Reproduce all of the listing below without alteration.

[begin Available data]

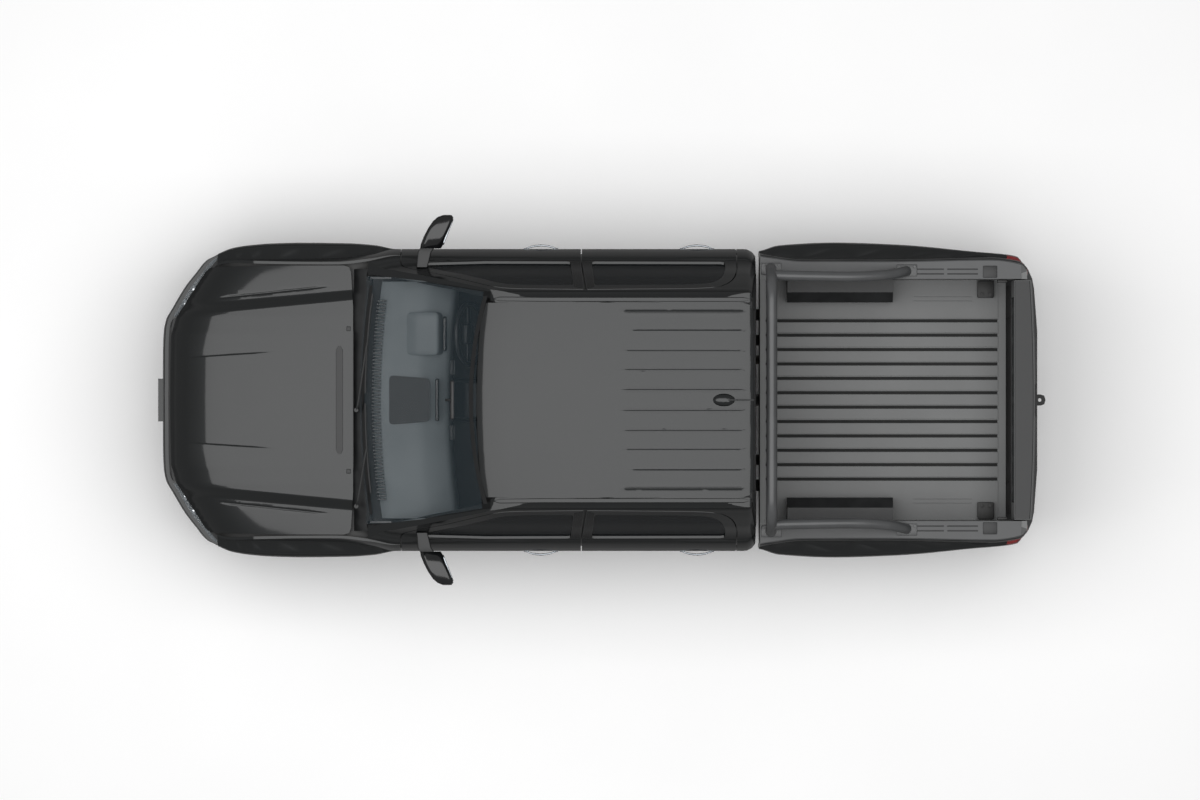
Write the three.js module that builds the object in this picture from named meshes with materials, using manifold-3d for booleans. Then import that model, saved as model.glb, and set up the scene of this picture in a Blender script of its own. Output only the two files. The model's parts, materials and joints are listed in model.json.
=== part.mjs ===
// A mid-size crew-cab pickup truck: ladder frame, four-door cab, separate load bed with a sports bar.
// Millimetres, +X forward, +Y to the truck's left, +Z up. The origin is on the ground, under the middle
// of the overall box. The truck is right-hand drive.
import * as THREE from "three";
import { mergeVertices } from "three/addons/utils/BufferGeometryUtils.js";
import Module from "manifold-3d";

const wasm = await Module();
wasm.setup();

// ---------------------------------------------------------------------------------------------
// Driving dimensions
// ---------------------------------------------------------------------------------------------
const HALF_LENGTH = 2702; // number plate to the end of the tow tongue, halved
const WHEELBASE = 3270;
const FRONT_AXLE_X = 1831;
const REAR_AXLE_X = FRONT_AXLE_X - WHEELBASE;
const WHEEL_Y = 810; // half the track
const TYRE_RADIUS = 392;
const TYRE_WIDTH = 265;
const WHEEL_SEGMENTS = 22;
const RIM_RADIUS = 240; // over the flange
const RIM_WIDTH = 232;
const BARREL_RADIUS = 214; // clear inside of the rim
const AXLE_Z = TYRE_RADIUS * Math.cos(Math.PI / WHEEL_SEGMENTS); // a tyre stands on one flat of its outline
const ARCH_RADIUS = 458;
const ARCH_SIDES = 28;
const HUB_INSET = 34; // from the wheel's middle to the hub face that it is bolted to
const HUB_FACE_Y = WHEEL_Y - HUB_INSET - 0.5;
const KINGPIN_OFFSET = 40; // from the wheel's middle to the steering axis, at axle height

const SHUT_GAP = 7; // between a moving panel and its neighbour
const FIT_GAP = 0.5; // between two fixed pieces that meet

const SILL_Z = 430; // underside of the cab's sills
const DOOR_BOTTOM_Z = 505;
const DOOR_THICKNESS = 96;
const DOOR_FLANGE = 28; // depth of the door's outer pan, which overlaps the frame
const DOOR_RETURN = 45; // how far the door's inner pan stands in from its edge
const SIDE_DEPTH_LOW = 120; // depth of the cab's side frame below the belt
const SIDE_DEPTH_HIGH = 68; // and of its pillars and cantrail
const DOOR_FRONT_X = 1213;
const DOOR_SPLIT_X = 128;
const DOOR_REAR_X = -805;
const CAB_REAR_X = -925;
const FLOOR_Z = 550; // top of the cab floor
const BELT_Z = 1262;
const GLASS_THICKNESS = 6;
const GLASS_INSET = 14; // side glass stands in from the skin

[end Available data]

* _Solution for this task_
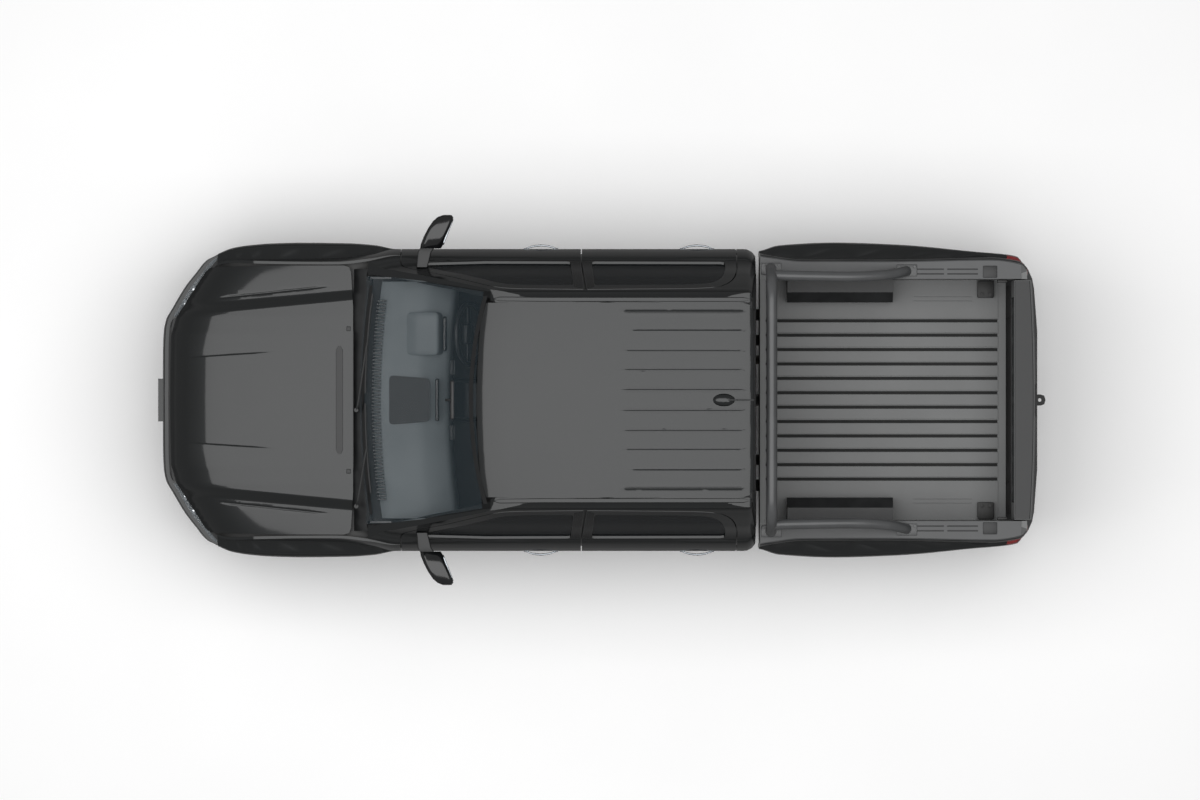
Write the three.js module that builds the object in this picture from named meshes with materials, using manifold-3d for booleans. Then import that model, saved as model.glb, and set up the scene of this picture in a Blender script of its own. Output only the two files. The model's parts, materials and joints are listed in model.json.
=== part.mjs ===
// A mid-size crew-cab pickup truck: ladder frame, four-door cab, separate load bed with a sports bar.
// Millimetres, +X forward, +Y to the truck's left, +Z up. The origin is on the ground, under the middle
// of the overall box. The truck is right-hand drive.
import * as THREE from "three";
import { mergeVertices } from "three/addons/utils/BufferGeometryUtils.js";
import Module from "manifold-3d";

const wasm = await Module();
wasm.setup();

// ---------------------------------------------------------------------------------------------
// Driving dimensions
// ---------------------------------------------------------------------------------------------
const HALF_LENGTH = 2702; // number plate to the end of the tow tongue, halved
const WHEELBASE = 3270;
const FRONT_AXLE_X = 1831;
const REAR_AXLE_X = FRONT_AXLE_X - WHEELBASE;
const WHEEL_Y = 810; // half the track
const TYRE_RADIUS = 392;
const TYRE_WIDTH = 265;
const WHEEL_SEGMENTS = 22;
const RIM_RADIUS = 240; // over the flange
const RIM_WIDTH = 232;
const BARREL_RADIUS = 214; // clear inside of the rim
const AXLE_Z = TYRE_RADIUS * Math.cos(Math.PI / WHEEL_SEGMENTS); // a tyre stands on one flat of its outline
const ARCH_RADIUS = 458;
const ARCH_SIDES = 28;
const HUB_INSET = 34; // from the wheel's middle to the hub face that it is bolted to
const HUB_FACE_Y = WHEEL_Y - HUB_INSET - 0.5;
const KINGPIN_OFFSET = 40; // from the wheel's middle to the steering axis, at axle height

const SHUT_GAP = 7; // between a moving panel and its neighbour
const FIT_GAP = 0.5; // between two fixed pieces that meet

const SILL_Z = 430; // underside of the cab's sills
const DOOR_BOTTOM_Z = 505;
const DOOR_THICKNESS = 96;
const DOOR_FLANGE = 28; // depth of the door's outer pan, which overlaps the frame
const DOOR_RETURN = 45; // how far the door's inner pan stands in from its edge
const SIDE_DEPTH_LOW = 120; // depth of the cab's side frame below the belt
const SIDE_DEPTH_HIGH = 68; // and of its pillars and cantrail
const DOOR_FRONT_X = 1213;
const DOOR_SPLIT_X = 128;
const DOOR_REAR_X = -805;
const CAB_REAR_X = -925;
const FLOOR_Z = 550; // top of the cab floor
const BELT_Z = 1262;
const GLASS_THICKNESS = 6;
const GLASS_INSET = 14; // side glass stands in from the skin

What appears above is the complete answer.